El juego de la luna

14 agosto, 2017 • Pluma invitada

Veintiocho movimientos que inexorablemente hay que afrontar. Uno por día. Despacio. Jamás entendí cómo sobre un tablero de una ficha blanca y muchas negras podríamos llegar a jugar tres… pero entonces aprendí a jugar.

El juego no cesa, solo se aleja en el pensamiento, pero siempre anda barruntando los nervios. Eres capaz de sacar un hueco, cada poco rato, para esbozar una estrategia. No quieres pensarlo pero, si entras en el juego, es capaz de destruir tu tranquilidad, de avasallar tu mente. Entonces es cuando te toca mover ficha, te toca empezar a jugar.
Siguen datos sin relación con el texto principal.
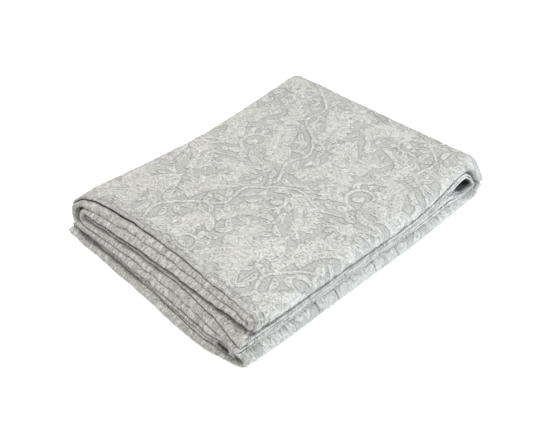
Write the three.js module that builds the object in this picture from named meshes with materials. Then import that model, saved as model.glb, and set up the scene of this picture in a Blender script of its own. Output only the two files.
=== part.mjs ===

Avanza el primer peón. Estudias tu tablero. Posturas que no convencen, zonas imposibles pero querenciosas… hasta que lo encuentras. Decides avanzar y mueves la primera ficha preparando ilusiones y esperanzas. Te ves sentado a los pies de una encina. Tranquilo, porque sabes que volverá a nacer, ves la muerte del sol por el horizonte. Se calman unas vidas y se inquietan otras. Por fin la oscuridad se adueña del lugar; despunta una leve sonrisa que “Catalina” brinda al firmamento; se levanta un céfiro agradable que trae todo tipo de sonidos espectaculares. La miras sin entender bien su papel, sin saber por qué elige ser tu compañía, por qué cada día se vuelve más impuntual. Las horas vuelan al paso de un pensamiento de fracaso que te invade. Te levantas desconcertado, ¿qué ha podido pasar? No contemplabas fallo alguno: habías planeado todos los movimientos del juego, evitaste todas esas casillas que, como el aire, borrasen tus progresos y te delatasen. Te caes y te levantas. El fracaso que se apreciaba se vuelve vida. Es la forma de mantenerte en el juego, de querer seguir viviendo, de querer seguir jugando. Una batalla perdida que dibuja tu sonrisa.

Los jaques. Con cada movimiento crees ponerle en jaque, te ves vencedor. De hoy no pasa, piensas. Noche tras noche y la luna marcha de tu lado del tablero para ponerse contra ti. Sin esperarlo, tu as debajo de la manga se vuelve oscuro robándote lo que tanto apreciabas. Al pie de la bellotera se forja un asiento y mientras reflexionas sobre todos los avances que hiciste. Rememoras los días de pisteo, de echar de comer, las muchas noches que creíste perder, de soñar el día perfecto. Despertabas al sol después de ver las huellas. El campo es un amante muy exigente que te consume llenándote de alegrías.

Aprendes a jugar. Aprendes que la luna juega de manera imparcial, que no puedes contar con ella todo el tiempo. Te das cuenta que, por más estrategias que traces, vuelves a donde estabas. Pero entonces juegas con el aire, juegas a ver quién aguanta más, juegas a imaginar cuándo verás a tu “adversario”. El juego no está hecho para comodones, este juego se gana día a día, noche a noche. Mucho culo, hay que aguantar. Tus manos y su hocico conocen el frío tacto del granito que guarda su recompensa, la misma que recibe por darte esquinazo. Acaricias el acero calmando la fiera y tapando los reflejos. Te bufa. Eriza tus pelos y cierra tus ojos. No lo ves. Lo sientes. De la manera más tonta, y desde la casilla de salida, tu jaque no fue un órdago y aparece frente a ti… ¡jaque mate! Habías estado avanzando y comiendo fichas; la luna solo era un mediador; tus estrategias eran finos pasos que agigantaban tu ventaja.

Te sentarás a pensar apoyado en la encina. Juegas imaginando nuevos tableros, nuevos adversarios. Entenderás que la mayoría de las veces se pierde, no siendo una derrota pues ganas en conocimientos. El juego de la luna no se basa en disparar, se trata de ir jugando hasta que… Maldita sea este juego de la luna que, quien entra, jamás vuelve a salir.